Exercise —
How many lines of the entries below include the word "caption"? Answer with the number alone.

Record excerpts —
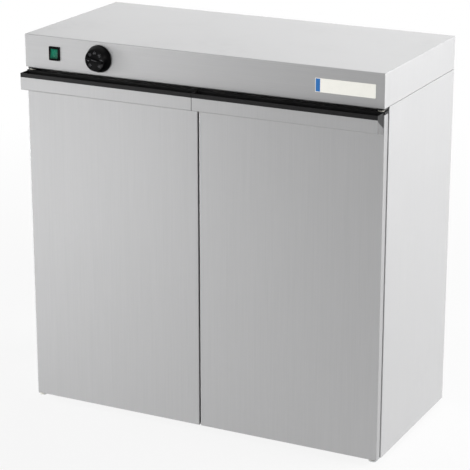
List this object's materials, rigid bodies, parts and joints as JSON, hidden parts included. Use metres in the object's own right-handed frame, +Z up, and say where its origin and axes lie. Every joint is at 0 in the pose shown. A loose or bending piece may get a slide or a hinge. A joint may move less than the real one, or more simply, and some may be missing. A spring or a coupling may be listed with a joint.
{
  "type": "plate warmer cabinet",
  "caption": "Free-standing stainless plate warmer with hinged doors, full-width finger grips, a hood with rocker switch and thermostat, wire shelves and a heater under a slotted floor.",
  "frame": {"origin": "on the floor, under the middle of the whole cabinet's bounding box", "axes": "+X to the user's right, +Y from the doors to the back, +Z up"},
  "size_m": [0.85, 0.444, 0.86],
  "materials": {
    "brushed_stainless": "brushed satin",
    "mill_stainless": "mill finish",
    "black_plastic": "fine matt",
    "zinc_steel": "bright zinc plate",
    "nylon": "natural",
    "mineral_wool": "loose fibre slab",
    "heater_sheath": "heat-darkened",
    "ceramic": "unglazed ceramic with a steel stud",
    "shelf_wire": "polished wire",
    "magnet": "sintered, dark",
    "rubber": "matt",
    "black_gloss": "moulded, low gloss",
    "green_lamp": "tinted clear moulding",
    "thermostat_case": "pressed",
    "brass": "plain",
    "copper_tube": "drawn tube",
    "lead_insulation": "braided sleeve",
    "nameplate_cream": "lacquered, blank"
  },
  "bodies": {
    "cabinet": {"back_panel": "mill_stainless", "base_pan": "mill_stainless", "cable_gland": "black_gloss", "case_screws": "zinc_steel", "catch_housings": "black_plastic", "catch_magnets": "magnet", "control_terminals": "brass", "deck": "mill_stainless", "door_buffers": "rubber", "false_floor": "mill_stainless", "feet": "rubber", "feet_screws": "zinc_steel", "gland_locknut": "black_gloss", "heater_clips": "zinc_steel", "heater_terminals": "ceramic", "heating_element": "heater_sheath", "hinge_pins": "zinc_steel", "hinge_plates": "zinc_steel", "hinge_washers": "nylon", "insulation_back": "mineral_wool", "insulation_floor": "mineral_wool", "insulation_side_left": "mineral_wool", "insulation_side_right": "mineral_wool", "insulation_top": "mineral_wool", "internal_leads": "lead_insulation", "lead_grommet": "rubber", "liner_ceiling": "mill_stainless", "liner_floor": "mill_stainless", "liner_walls": "mill_stainless", "nameplate": "nameplate_cream", "sensor_clips": "zinc_steel", "shelf_lower": "shelf_wire", "shelf_runners": "mill_stainless", "shelf_upper": "shelf_wire", "side_panel_left": "brushed_stainless", "side_panel_right": "brushed_stainless", "switch_body": "black_gloss", "temperature_sensor": "copper_tube", "terminal_block": "nylon", "thermostat_body": "thermostat_case", "top_hood": "brushed_stainless", "top_rail": "mill_stainless"},
    "door_left": {"door_skin_left": "brushed_stainless", "door_liner_left": "mill_stainless", "door_insulation_left": "mineral_wool", "door_grip_left": "black_plastic", "grip_end_caps_left": "black_plastic", "hinge_blocks_left": "nylon", "strike_plate_left": "mill_stainless"},
    "door_right": {"door_skin_right": "brushed_stainless", "door_liner_right": "mill_stainless", "door_insulation_right": "mineral_wool", "door_grip_right": "black_plastic", "grip_end_caps_right": "black_plastic", "hinge_blocks_right": "nylon", "strike_plate_right": "mill_stainless"},
    "knob": {"thermostat_knob": "black_gloss", "thermostat_shaft": "zinc_steel"},
    "rocker": {"switch_rocker": "green_lamp"}
  },
  "joints": [
    {"name": "left_door_hinge", "type": "hinge", "parent": "cabinet", "child": "door_left", "pos_m": [-0.4128, -0.184, 0.4], "axis": [0, 0, -1], "range_deg": [0, 110]},
    {"name": "right_door_hinge", "type": "hinge", "parent": "cabinet", "child": "door_right", "pos_m": [0.4128, -0.184, 0.4], "axis": [0, 0, 1], "range_deg": [0, 110]},
    {"name": "thermostat_turn", "type": "hinge", "parent": "cabinet", "child": "knob", "pos_m": [-0.2367, -0.205, 0.823], "axis": [0, 1, 0], "range_deg": [0, 270]},
    {"name": "power_rocker", "type": "hinge", "parent": "cabinet", "child": "rocker", "pos_m": [-0.349, -0.192, 0.823], "axis": [1, 0, 0], "range_deg": [0, 16]}
  ]
}
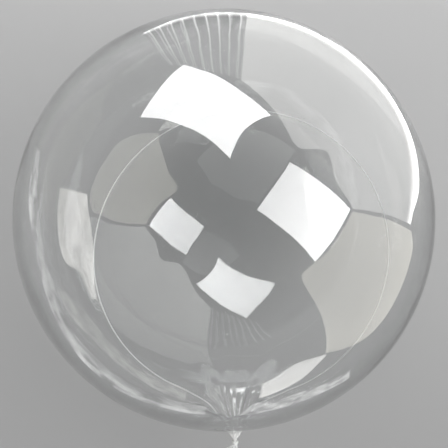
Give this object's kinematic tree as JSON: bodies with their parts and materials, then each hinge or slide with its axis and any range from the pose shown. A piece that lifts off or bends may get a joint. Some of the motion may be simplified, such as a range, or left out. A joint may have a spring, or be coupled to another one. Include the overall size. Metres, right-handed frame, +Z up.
{
  "type": "clear bubble balloon",
  "caption": "Clear, unprinted bubble balloon, blown up to a near-perfect ball, with a ring weld seam, a pleated neck tied with thread and a loose tail.",
  "frame": {"origin": "middle of the small flat spot under the ball, on which it rests", "axes": "+Z up, -Y along the neck's axis from the middle of the ball out to the neck, +X to the right as seen from the neck's end with +Z up"},
  "size_m": [0.4, 0.5063, 0.3984],
  "materials": {
    "clear_film": "thin, smooth, glossy, colourless stretch film that is seen through from front to back",
    "tie_thread": "fine, smooth, whitish clear thread with a soft shine"
  },
  "bodies": {
    "root": {"bubble": "clear_film", "neck_tie": "tie_thread"}
  },
  "joints": []
}
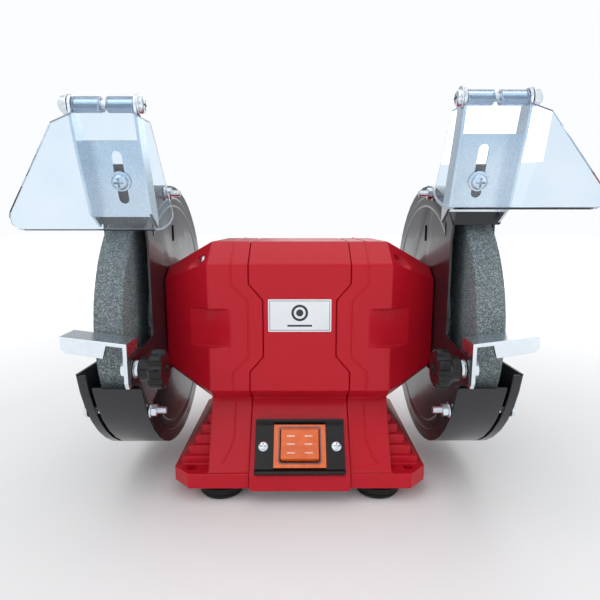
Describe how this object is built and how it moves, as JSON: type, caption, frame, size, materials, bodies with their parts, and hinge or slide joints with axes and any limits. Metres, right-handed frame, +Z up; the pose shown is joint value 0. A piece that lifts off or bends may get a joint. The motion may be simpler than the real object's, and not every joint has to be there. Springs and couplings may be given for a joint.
{
  "type": "bench grinder",
  "caption": "Two-wheel bench grinder: red motor housing on a sloping base, black guards with grey wheels, bent tool rests, clear eye shields on slotted brackets and a rocker switch.",
  "frame": {"origin": "on the bench, at the middle of the machine's overall box", "axes": "+X to the operator's right along the arbor, -Y towards the operator, +Z up"},
  "size_m": [0.3236, 0.2617, 0.2837],
  "materials": {
    "red_paint": "satin gloss enamel on cast aluminium",
    "black_paint": "gloss black enamel on pressed steel",
    "black_plastic": "moulded black plastic",
    "zinc": "bright zinc plate",
    "steel": "ground steel",
    "aluminium": "drawn aluminium can",
    "lamination": "stacked electrical steel",
    "copper": "enamelled copper wire",
    "rubber": "black moulded rubber",
    "abrasive": "coarse grey vitrified grit",
    "clear_plastic": "clear polycarbonate with a blue cast",
    "orange_plastic": "translucent orange plastic"
  },
  "bodies": {
    "root": {"centre_housing": "red_paint", "left_end_housing": "red_paint", "right_end_housing": "red_paint", "base_plate": "zinc", "front_left_foot": "rubber", "front_right_foot": "rubber", "rear_left_foot": "rubber", "rear_right_foot": "rubber", "stator_core": "lamination", "left_winding": "copper", "right_winding": "copper", "left_bearing": "steel", "right_bearing": "steel", "capacitor": "aluminium", "tie_bolt_1": "zinc", "tie_bolt_2": "zinc", "tie_bolt_3": "zinc", "tie_bolt_4": "zinc", "switch_bezel": "black_plastic", "switch_body": "orange_plastic", "left_switch_screw": "zinc", "right_switch_screw": "zinc", "cable_gland": "black_plastic", "left_inner_guard": "black_paint", "left_outer_cover": "black_paint", "left_lower_guard_bolt": "zinc", "left_upper_guard_bolt": "zinc", "left_rear_guard_bolt": "zinc", "left_rest_bolt": "zinc", "left_shield_screw": "zinc", "right_inner_guard": "black_paint", "right_outer_cover": "black_paint", "right_lower_guard_bolt": "zinc", "right_upper_guard_bolt": "zinc", "right_rear_guard_bolt": "zinc", "right_rest_bolt": "zinc", "right_shield_screw": "zinc"},
    "arbor": {"shaft": "steel", "rotor_core": "lamination", "left_wheel": "abrasive", "left_inner_flange": "zinc", "left_outer_flange": "zinc", "left_arbor_nut": "zinc", "right_wheel": "abrasive", "right_inner_flange": "zinc", "right_outer_flange": "zinc", "right_arbor_nut": "zinc"},
    "switch_rocker": {"switch_rocker": "orange_plastic"},
    "left_rest": {"left_tool_rest": "zinc"},
    "left_knob": {"left_rest_knob": "black_plastic"},
    "left_bracket": {"left_shield_bracket": "zinc", "left_hinge_bolt": "zinc", "left_hinge_nut": "zinc"},
    "left_shield": {"left_eye_shield": "clear_plastic"},
    "right_rest": {"right_tool_rest": "zinc"},
    "right_knob": {"right_rest_knob": "black_plastic"},
    "right_bracket": {"right_shield_bracket": "zinc", "right_hinge_bolt": "zinc", "right_hinge_nut": "zinc"},
    "right_shield": {"right_eye_shield": "clear_plastic"}
  },
  "joints": [
    {"name": "arbor_spin", "type": "hinge", "parent": "root", "child": "arbor", "pos_m": [0, 0.02391, 0.128], "axis": [1, 0, 0], "continuous": true},
    {"name": "switch_rock", "type": "hinge", "parent": "root", "child": "switch_rocker", "pos_m": [0, -0.05147, 0.04083], "axis": [1, 0, 0], "range_deg": [0, 16]},
    {"name": "left_rest_slide", "type": "slide", "parent": "root", "child": "left_rest", "axis": [0, 1, 0], "range_m": [-0.006, 0.002]},
    {"name": "left_knob_turn", "type": "hinge", "parent": "root", "child": "left_knob", "pos_m": [-0.094, -0.08909, 0.1125], "axis": [-1, 0, 0], "range_deg": [0, 360]},
    {"name": "left_bracket_slide", "type": "slide", "parent": "root", "child": "left_bracket", "axis": [0, -0.3518, 0.9361], "range_m": [-0.005, 0.0075]},
    {"name": "left_shield_tilt", "type": "hinge", "parent": "left_bracket", "child": "left_shield", "pos_m": [-0.1164, -0.08287, 0.27396], "axis": [-1, 0, 0], "range_deg": [-9, 75]},
    {"name": "right_rest_slide", "type": "slide", "parent": "root", "child": "right_rest", "axis": [0, 1, 0], "range_m": [-0.006, 0.002]},
    {"name": "right_knob_turn", "type": "hinge", "parent": "root", "child": "right_knob", "pos_m": [0.094, -0.08909, 0.1125], "axis": [1, 0, 0], "range_deg": [0, 360]},
    {"name": "right_bracket_slide", "type": "slide", "parent": "root", "child": "right_bracket", "axis": [0, -0.3518, 0.9361], "range_m": [-0.005, 0.0075]},
    {"name": "right_shield_tilt", "type": "hinge", "parent": "right_bracket", "child": "right_shield", "pos_m": [0.1164, -0.08428, 0.27771], "axis": [-1, 0, 0], "range_deg": [-20, 64]}
  ]
}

Answer for this exercise —
4